= Information supplied =

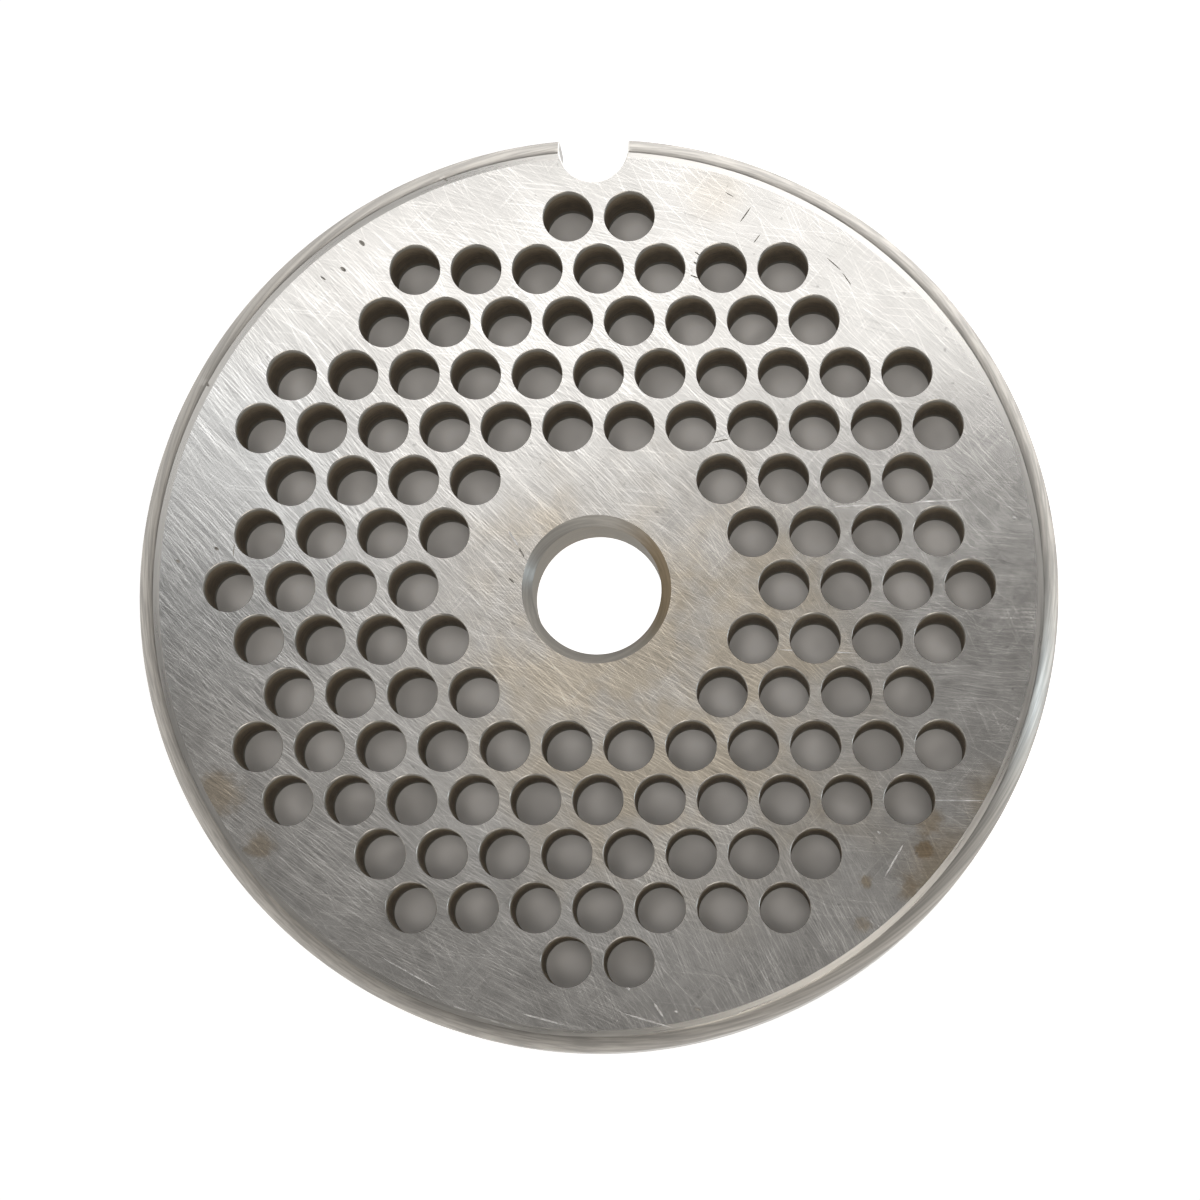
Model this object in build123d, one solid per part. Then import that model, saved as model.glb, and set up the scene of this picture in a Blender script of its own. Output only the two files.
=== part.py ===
from build123d import *
import os
from math import ceil, sqrt

# Meat grinder plate: a round steel plate that the knife of a mincer sweeps across.
# Turned from one blank, drilled with a hexagonal field of round holes, bored in
# the middle for the auger's stud and notched at the rim for the head's locating pin.
# It is reversible, so both faces have the same edges. It lies on its back face on
# the XY plane, with the bore on the Z axis and the notch towards +Y.
# Sizes are in millimetres and angles in degrees.

# The turned blank: a shallow eased band leads from each face to the rim's chamfer
outer_diameter = 82.0
thickness = 9.5
rim_chamfer = 1.3
ease_width = 0.65
ease_drop = 0.12

# The bore for the auger's stud
bore_diameter = 11.5
bore_chamfer = 0.9

# The hole field: a web is the metal between two neighbouring holes, and a land is
# the least metal left between a hole and the edge named
hole_diameter = 4.5
hole_web = 1.0
rim_land = 5.0
hub_land = 4.0
notch_land = 1.2

# How far the drilling jig sat off the turned axis, and its turn from the notch
field_shift_x = 0.15
field_shift_y = 0.3
field_turn = -0.5

# The notch for the locating pin
notch_width = 6.2
notch_depth = 4.1

# Sizes that follow from these
outer_radius = outer_diameter / 2
bore_radius = bore_diameter / 2
hole_radius = hole_diameter / 2
hole_pitch = hole_diameter + hole_web
notch_radius = notch_width / 2
notch_round = Vector(0, outer_radius - notch_depth + notch_radius)


def turned_section():
    """Half-section of the blank as (radius, height) points, from the bore outwards."""
    bore_mouth = bore_radius + bore_chamfer
    shoulder = outer_radius - rim_chamfer
    face_edge = shoulder - ease_width
    rim_start = ease_drop + rim_chamfer
    return [
        (bore_radius, bore_chamfer),
        (bore_mouth, 0),
        (face_edge, 0),
        (shoulder, ease_drop),
        (outer_radius, rim_start),
        (outer_radius, thickness - rim_start),
        (shoulder, thickness - ease_drop),
        (face_edge, thickness),
        (bore_mouth, thickness),
        (bore_radius, thickness - bore_chamfer),
    ]


def blank():
    """The plate as it leaves the lathe: disc, rim edges and chamfered bore."""
    with BuildPart() as turned:
        with BuildSketch(Plane.XZ):
            with BuildLine():
                Polyline(*turned_section(), close=True)
            make_face()
        revolve(axis=Axis.Z)
    return turned.part


def hexagonal_lattice(reach):
    """Points of a hexagonal lattice with rows along X, within a distance of its centre."""
    row_step = hole_pitch * sqrt(3) / 2
    rows = ceil(reach / row_step)
    columns = ceil(reach / hole_pitch)
    points = []
    for row in range(-rows, rows + 1):
        stagger = hole_pitch / 2 * (row % 2)
        for column in range(-columns, columns + 1):
            point = Vector(column * hole_pitch + stagger, row * row_step)
            if point.length <= reach:
                points.append(point)
    return points


def hole_centres():
    """Lattice points that leave their land at the rim, round the bore and at the notch."""
    farthest = outer_radius - rim_land - hole_radius
    nearest = bore_radius + bore_chamfer + hub_land + hole_radius
    clear_of_notch = notch_radius + notch_land + hole_radius
    jig_centre = Vector(field_shift_x, field_shift_y)
    centres = []
    for point in hexagonal_lattice(farthest):
        placed = point.rotate(Axis.Z, field_turn) + jig_centre
        notch_gap = (placed - notch_round).length
        if point.length >= nearest and notch_gap >= clear_of_notch:
            centres.append(placed)
    return centres


def hole_field():
    """All the cutting holes, as one set of cylinders through the plate."""
    with BuildPart() as holes:
        with BuildSketch():
            with Locations(*hole_centres()):
                Circle(hole_radius)
        extrude(amount=thickness)
    return holes.part


def notch():
    """Round-ended slot, open at the rim and through the full thickness."""
    open_end = notch_round + Vector(0, notch_depth)
    with BuildPart() as slot:
        with BuildSketch():
            SlotCenterPoint((notch_round + open_end) * 0.5, open_end, notch_width)
        extrude(amount=thickness)
    return slot.part


plate = blank() - hole_field() - notch()

os.makedirs("parts", exist_ok=True)
export_step(plate, "parts/plate.step")
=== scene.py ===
import math

import bpy
import numpy as np
from mathutils import Matrix, Quaternion, Vector
from mathutils.geometry import delaunay_2d_cdt


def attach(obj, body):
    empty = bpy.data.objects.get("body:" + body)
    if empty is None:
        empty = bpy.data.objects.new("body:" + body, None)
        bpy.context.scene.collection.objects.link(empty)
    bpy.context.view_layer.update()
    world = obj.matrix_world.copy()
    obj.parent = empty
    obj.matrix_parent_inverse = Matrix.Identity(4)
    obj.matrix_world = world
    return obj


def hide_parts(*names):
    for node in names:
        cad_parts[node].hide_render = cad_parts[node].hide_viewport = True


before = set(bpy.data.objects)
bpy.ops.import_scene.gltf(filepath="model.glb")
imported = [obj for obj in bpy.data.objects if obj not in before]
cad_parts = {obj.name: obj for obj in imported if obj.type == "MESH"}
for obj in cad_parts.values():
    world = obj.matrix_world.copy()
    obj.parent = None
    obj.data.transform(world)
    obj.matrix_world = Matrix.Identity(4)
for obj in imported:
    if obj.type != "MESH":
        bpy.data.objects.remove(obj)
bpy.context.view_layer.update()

# A meat grinder plate of ground steel, lying on its back face on a pale studio floor.
# Lengths of the plate are written in millimetres and turned into Blender's metres by MM.
MM = 0.001
TURN = 2 * math.pi

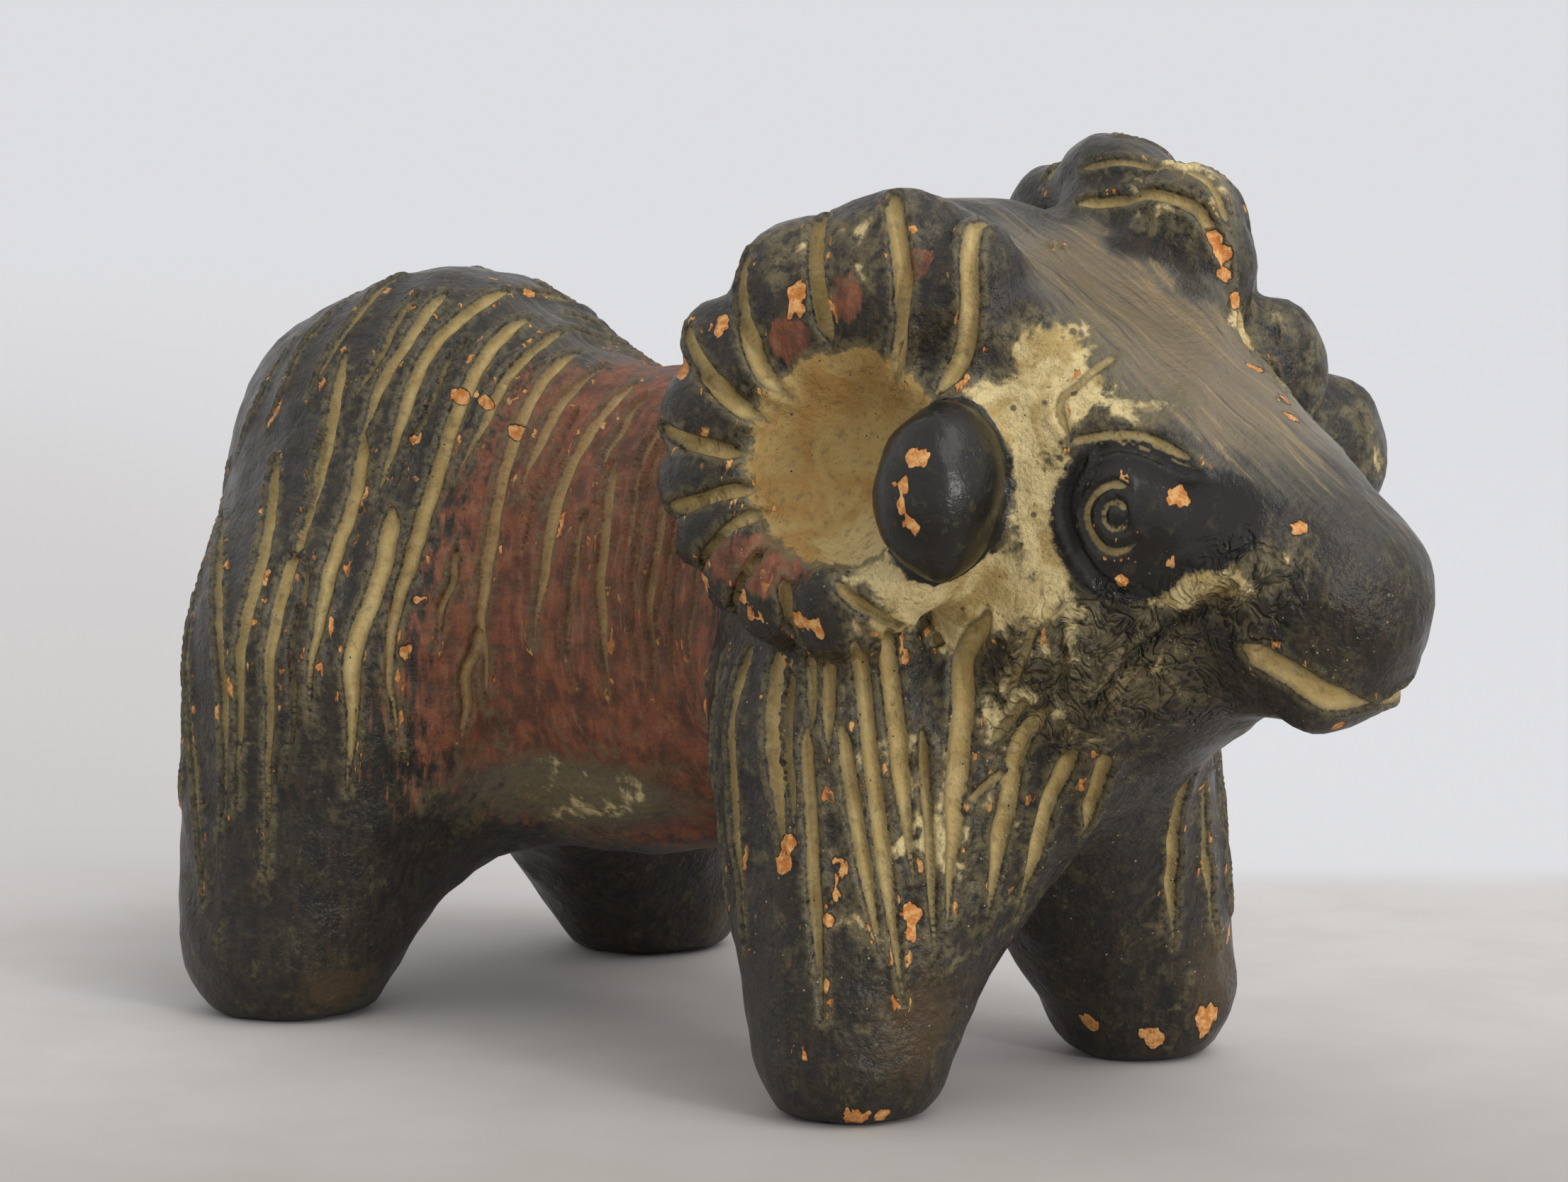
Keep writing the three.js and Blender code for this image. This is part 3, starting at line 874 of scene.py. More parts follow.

= What this task involves =
In the listing above, locate the line containing "plate = blank() - hole_field() - notch()" and the line containing "imported = [obj", then transcribe both and every line between them verbatim.

= Final result =
plate = blank() - hole_field() - notch()

os.makedirs("parts", exist_ok=True)
export_step(plate, "parts/plate.step")
=== scene.py ===
import math

import bpy
import numpy as np
from mathutils import Matrix, Quaternion, Vector
from mathutils.geometry import delaunay_2d_cdt


def attach(obj, body):
    empty = bpy.data.objects.get("body:" + body)
    if empty is None:
        empty = bpy.data.objects.new("body:" + body, None)
        bpy.context.scene.collection.objects.link(empty)
    bpy.context.view_layer.update()
    world = obj.matrix_world.copy()
    obj.parent = empty
    obj.matrix_parent_inverse = Matrix.Identity(4)
    obj.matrix_world = world
    return obj


def hide_parts(*names):
    for node in names:
        cad_parts[node].hide_render = cad_parts[node].hide_viewport = True


before = set(bpy.data.objects)
bpy.ops.import_scene.gltf(filepath="model.glb")
imported = [obj for obj in bpy.data.objects if obj not in before]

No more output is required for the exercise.